[Data listing]

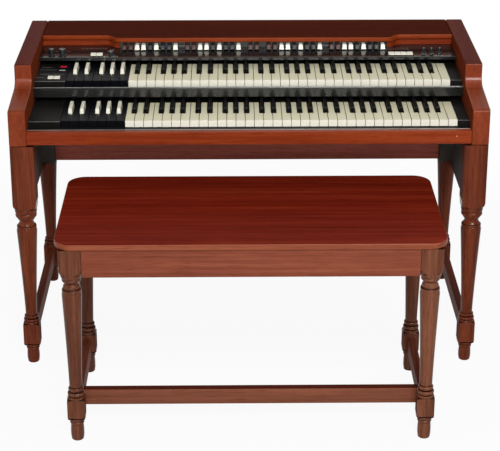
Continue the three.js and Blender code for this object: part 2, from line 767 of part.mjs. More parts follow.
// Turned legs
function legCore(turning, top) {
  const core = turning.lowBlock / 2 * legCoreShare;
  return [[0, 0], [turning.footRadius, 0], [turning.footRadius, turning.footHeight],
    [turning.ringRadius, turning.footHeight], [turning.ringRadius, turning.ringTop],
    [core, turning.ringTop], [core, turning.lowBlockTop],
    [turning.collarRadius, turning.lowBlockTop], [turning.collarRadius, turning.collarTop],
    [turning.shaftRadius, turning.collarTop], ...top];
}

function legBlock(width, bottom, top) {
  return block(-width / 2, width / 2, -width / 2, width / 2, bottom, top);
}

function turnedLeg(turning, top) {
  const blockBottom = top - turning.blockDrop;
  const profile = legCore(turning, [[turning.bulbRadius, top - turning.bulbDrop],
    [turning.shoulderRadius, top - (turning.bulbDrop + turning.neckDrop) / 2],
    [turning.neckRadius, top - turning.neckDrop], [turning.beadRadius, top - turning.beadDrop],
    [turning.neckRadius, blockBottom], [turning.neckRadius, top - cutOverrun],
    [0, top - cutOverrun]]);
  return join([turned(profile, legFacets), legBlock(turning.lowBlock, turning.ringTop, turning.lowBlockTop),
    legBlock(turning.block, blockBottom, top)]);
}

function socketLeg(turning, top) {
  const profile = legCore(turning, [[turning.bulbRadius, top], [0, top]]);
  return join([turned(profile, legFacets), legBlock(turning.lowBlock, turning.ringTop, turning.lowBlockTop)]);
}

const sides = [{ name: 'left', sign: -1 }, { name: 'right', sign: 1 }];

// The steel rail along a side deepens from the front leg's block towards the rear socket
function sideRailShape(front, socketFront, top) {
  const back = socketFront + cutOverrun;
  const joinBottom = top - socketLength + cutOverrun;
  const frontBottom = top - sideRailFrontDrop;
  const rearBottom = top - sideRailRearDrop;
  return outline([[front, frontBottom], [front + sideRailTaper, rearBottom],
    [socketFront, rearBottom], [socketFront, joinBottom], [back, joinBottom], [back, top], [front, top]]);
}

function addConsoleLegs() {
  const legTop = caseUnderside - seatGap;
  const railFront = consoleFrontLegDepth + consoleLegTurning.block / 2 + seatGap;
  const railInner = caseWidth / 2 - sideRailInset;
  const socketFront = consoleRearLegDepth - socketWidth / 2;
  const socketBottom = legTop - socketLength;
  const stretcherFront = consoleFrontLegDepth + consoleLegTurning.lowBlock / 2 + seatGap;
  const stretcherBack = consoleRearLegDepth - consoleLegTurning.lowBlock / 2 - seatGap;
  sides.forEach(({ name, sign }) => {
    const x = sign * consoleLegX;
    const front = addPiece(`front_${name}_leg`, turnedLeg(consoleLegTurning, legTop), 'wood');
    front.position.set(x, consoleFrontLegDepth, 0);
    const rear = addPiece(`rear_${name}_leg`, socketLeg(consoleLegTurning, socketBottom - seatGap), 'wood');
    rear.position.set(x, consoleRearLegDepth, 0);
    const railEdges = [sign * railInner, sign * (railInner + sideRailThickness)].sort((a, b) => a - b);
    const rail = acrossX(sideRailShape(railFront, socketFront, legTop), ...railEdges);
    const socket = block(x - socketWidth / 2, x + socketWidth / 2, socketFront, socketFront + socketWidth,
      socketBottom, legTop);
    addPiece(`${name}_side_frame`, join([rail, socket]), 'blackSteel');
    addPiece(`${name}_stretcher`, block(x - stretcherThickness / 2, x + stretcherThickness / 2,
      stretcherFront, stretcherBack, stretcherBottom, stretcherBottom + stretcherHeight), 'wood');
  });
  const apronHalf = consoleLegX - socketWidth / 2 - seatGap;
  const apronFront = consoleRearLegDepth - rearApronInset;
  addPiece('rear_apron', block(-apronHalf, apronHalf, apronFront, apronFront + boardThickness,
    legTop - rearApronDrop, legTop), 'darkWood');
}

// Bench
function addBenchTop() {
  const half = benchWidth / 2;
  const back = benchFront + benchDepth;
  const inner = half - benchCorner;
  const shape = new THREE.Shape();
  shape.moveTo(-inner, benchFront);
  shape.lineTo(inner, benchFront);
  shape.absarc(inner, benchFront + benchCorner, benchCorner, -Math.PI / 2, 0, false);
  shape.absarc(inner, back - benchCorner, benchCorner, 0, Math.PI / 2, false);
  shape.absarc(-inner, back - benchCorner, benchCorner, Math.PI / 2, Math.PI, false);
  shape.absarc(-inner, benchFront + benchCorner, benchCorner, Math.PI, 3 * Math.PI / 2, false);
  addPiece('bench_top', upZ(shape, benchHeight - benchTopThickness, benchHeight), 'benchWood');
}

function addBenchFrame() {
  const legTop = benchHeight - benchTopThickness - seatGap;
  const apronBottom = legTop - benchApronDrop;
  const turning = benchLegTurning;
  const rows = [{ name: 'front', depth: benchFrontLegDepth }, { name: 'rear', depth: benchRearLegDepth }];
  rows.forEach((row) => sides.forEach(({ name, sign }) => {
    const leg = addPiece(`bench_${row.name}_${name}_leg`, turnedLeg(turning, legTop), 'wood');
    leg.position.set(sign * benchLegX, row.depth, 0);
  }));
  const apronHalf = benchLegX - turning.block / 2 - seatGap;
  const outerFront = benchFrontLegDepth - turning.block / 2 + benchApronInset;
  const outerBack = benchRearLegDepth + turning.block / 2 - benchApronInset;
  addPiece('bench_front_apron', block(-apronHalf, apronHalf, outerFront, outerFront + boardThickness,
    apronBottom, legTop), 'wood');
  addPiece('bench_rear_apron', block(-apronHalf, apronHalf, outerBack - boardThickness, outerBack,
    apronBottom, legTop), 'wood');
  const apronFront = benchFrontLegDepth + turning.block / 2 + seatGap;
  const apronBack = benchRearLegDepth - turning.block / 2 - seatGap;
  const stretcherFront = benchFrontLegDepth + turning.lowBlock / 2 + seatGap;
  const stretcherBack = benchRearLegDepth - turning.lowBlock / 2 - seatGap;
  const stretcherTop = benchStretcherBottom + stretcherHeight;
  const apronOuter = benchLegX + turning.block / 2 - benchApronInset;
  sides.forEach(({ name, sign }) => {
    const x = sign * benchLegX;
    const edges = [sign * (apronOuter - boardThickness), sign * apronOuter].sort((a, b) => a - b);
    addPiece(`bench_${name}_apron`, block(...edges, apronFront, apronBack, apronBottom, legTop), 'wood');
    addPiece(`bench_${name}_stretcher`, block(x - stretcherThickness / 2, x + stretcherThickness / 2,
      stretcherFront, stretcherBack, benchStretcherBottom, stretcherTop), 'wood');
  });
  const longHalf = benchLegX - stretcherThickness / 2 - seatGap;
  const longFront = benchFrontLegDepth + benchLowRailSetback;
  addPiece('bench_long_stretcher', block(-longHalf, longHalf, longFront, longFront + stretcherThickness,
    benchStretcherBottom, stretcherTop), 'wood');
}

addCheeks();
addLid();
addUpperRail();
addCaseBoards();
addManualFrames();
addManual('lower', lowerKeyFront, lowerKeyTop);
addManual('upper', upperKeyFront, upperKeyTop);
addFascia();
addShelf();
addDrawbarPanel();
addDrawbars();
addKnobs();
addTabs();
addGenerator();
addMotor();
addAmplifier();
addInlet();
addConsoleLegs();
addBenchTop();
addBenchFrame();
organ.position.y = -originDepth;

export default organ;
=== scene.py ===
"""Looks of a two-manual console organ and its bench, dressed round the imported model."""

import json
import logging
import math
from dataclasses import dataclass, field
from enum import Enum
from typing import Any, Callable, Dict, List, Optional, Sequence, Tuple, Union

import bmesh
import bpy
from mathutils import Matrix, Vector


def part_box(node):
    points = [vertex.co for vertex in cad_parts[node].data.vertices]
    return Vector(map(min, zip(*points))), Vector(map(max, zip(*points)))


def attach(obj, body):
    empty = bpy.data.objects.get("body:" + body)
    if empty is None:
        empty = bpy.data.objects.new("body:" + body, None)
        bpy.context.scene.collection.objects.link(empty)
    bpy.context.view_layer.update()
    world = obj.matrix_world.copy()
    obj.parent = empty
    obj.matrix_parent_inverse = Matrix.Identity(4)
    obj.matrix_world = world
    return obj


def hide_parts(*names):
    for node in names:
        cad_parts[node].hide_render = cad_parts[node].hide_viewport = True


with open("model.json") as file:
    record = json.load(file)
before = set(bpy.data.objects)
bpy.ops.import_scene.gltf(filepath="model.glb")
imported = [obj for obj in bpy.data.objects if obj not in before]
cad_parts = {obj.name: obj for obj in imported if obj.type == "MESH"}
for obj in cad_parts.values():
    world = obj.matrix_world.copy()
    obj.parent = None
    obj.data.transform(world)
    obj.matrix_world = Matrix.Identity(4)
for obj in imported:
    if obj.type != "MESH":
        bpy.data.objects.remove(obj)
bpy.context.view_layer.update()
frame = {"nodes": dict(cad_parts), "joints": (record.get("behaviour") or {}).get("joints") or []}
LOG = logging.getLogger("console_organ")
MM = 0.001
CONSOLE = "console"
BENCH = "bench"
SIDES = ("left", "right")
CORNERS = tuple(f"{row}_{side}" for row in ("front", "rear") for side in SIDES)
Pair = Tuple[float, float]
Triple = Tuple[float, float, float]
Colour = Triple
Number = Union[float, "Signal"]
Test = Callable[[Any], bool]
WHITE: Colour = (1.0, 1.0, 1.0)
CLOUD_STOPS = (0.3, 0.7)


class Grain(Enum):
    """The way a board's grain runs."""

    ALONG_X = (0.035, 1.0, 1.0)
    ALONG_Y = (1.0, 0.035, 1.0)
    ALONG_Z = (1.0, 1.0, 0.035)
    CHEEK = (1.0, 0.05, 0.4)
    TABLE = (0.022, 1.0, 1.0)


class Signal:
    """A shader socket whose arithmetic adds Math nodes."""

    def __init__(self, shader: "Shader", socket: Any) -> None:
        """Wrap a socket.

        Args:
            shader: the shader that the socket belongs to.
            socket: an output socket.
        """
        self.shader = shader
        self.socket = socket

    def joined(self, operation: str, other: Number) -> "Signal":
        """Return this and another signal or number joined by a Math operation."""
        return self.shader.value("ShaderNodeMath", {"operation": operation}, {0: self, 1: other})

    def __add__(self, other: Number) -> "Signal":
        """Add a number or signal."""
        return self.joined("ADD", other)

    def __sub__(self, other: Number) -> "Signal":
        """Take a number or signal away."""
        return self.joined("SUBTRACT", other)

    def __mul__(self, other: Number) -> "Signal":
        """Multiply by a number or signal."""
        return self.joined("MULTIPLY", other)


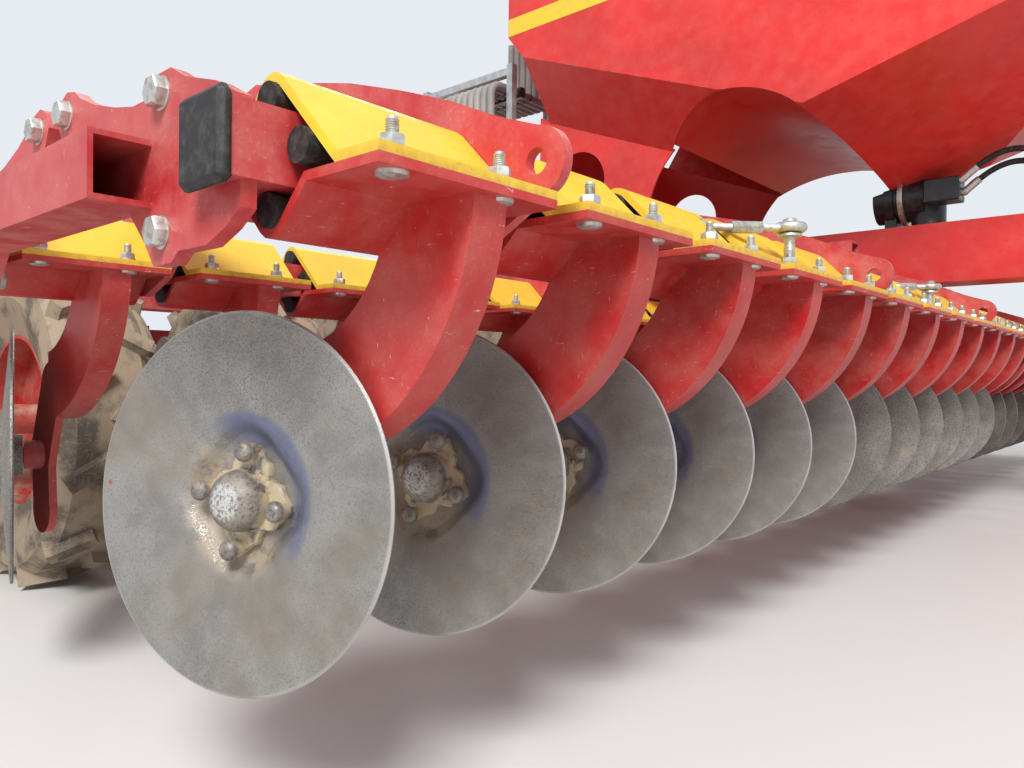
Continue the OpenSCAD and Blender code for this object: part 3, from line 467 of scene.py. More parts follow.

**REQUIRED WORK**.
Nothing beyond the lines starting at the line containing "addCheeks();" and ending at the line containing "zip(*points))), Vector(map(max, zip(*points)))" is to be reproduced; reproduce those lines exactly, both ends included.

**WRITTEN REPLY**.
addCheeks();
addLid();
addUpperRail();
addCaseBoards();
addManualFrames();
addManual('lower', lowerKeyFront, lowerKeyTop);
addManual('upper', upperKeyFront, upperKeyTop);
addFascia();
addShelf();
addDrawbarPanel();
addDrawbars();
addKnobs();
addTabs();
addGenerator();
addMotor();
addAmplifier();
addInlet();
addConsoleLegs();
addBenchTop();
addBenchFrame();
organ.position.y = -originDepth;

export default organ;
=== scene.py ===
"""Looks of a two-manual console organ and its bench, dressed round the imported model."""

import json
import logging
import math
from dataclasses import dataclass, field
from enum import Enum
from typing import Any, Callable, Dict, List, Optional, Sequence, Tuple, Union

import bmesh
import bpy
from mathutils import Matrix, Vector


def part_box(node):
    points = [vertex.co for vertex in cad_parts[node].data.vertices]
    return Vector(map(min, zip(*points))), Vector(map(max, zip(*points)))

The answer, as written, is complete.